Comment peut-on encore défendre le régime d'Assad quand on voit ce qu'il advient actuellement des manifestants syriens ? Comment peut-on défendre l'idée que ce boucher est maître chez lui et qu'il faut se garder de condamner son pays, fer de lance dans la lutte contre l'impérialisme (ce qui ne l'avait pas empêché de participer à la coalition internationale contre l'Irak durant la Guerre du Golfe de 1991…). Dans ce genre de situation quel est l'intérêt des peuples ? Que le dictateur et sa clique restent en place au nom de la stabilité et de la souveraineté du pays ? Ou alors qu'ils s'en aillent quitte à ce que cela passe par une ingérence occidentale ? A choisir entre deux maux, je préfère de loin le départ du tyran quels qu'en soient la cause et les moyens.

Bien entendu, il est tout de même des soutiens au Printemps arabe qui ne méritent aucune considération. Quand le « philosophe » Bernard-Henry Lévy se met en tête de défendre les Syriens après avoir volé au secours des Libyens, on sait très bien qu'il ne s'agit pour lui que de se mettre en scène et d'exister sur le plan médiatique. Que des membres du CNT lui aient promis de nouer des relations avec Israël ou, encore plus insolite, de mettre en place un régime laïc une fois Kadhafi tombé, ne me choque guère. Ne soyons pas naïf. Ces membres du CNT ont très bien compris tout l'intérêt qu'ils ont à exploiter le carnet d'adresse du Tintin de Saint-Germain des Près. Une révolution, c'est aussi une affaire de communication et tant mieux si BHL peut en être l'idiot utile.

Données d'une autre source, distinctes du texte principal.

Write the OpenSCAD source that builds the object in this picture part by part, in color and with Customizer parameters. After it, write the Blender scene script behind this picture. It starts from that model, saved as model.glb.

Revendiquer la chute des dictateurs sans se laisser prendre par le chantage à la sauvegarde de la souveraineté n'est pas du pragmatisme qui pourrait mener à de la compromission. C'est juste une position de principe sur laquelle il faut être intransigeant. Il est temps que les dictateurs arabes s'en aillent par tous les moyens. Ils n'ont droit à aucune nouvelle chance. Leur faire confiance pour mener de pseudo-transitions vers la démocratie – et encore faudrait-il qu'ils l'acceptent –serait une erreur majeure.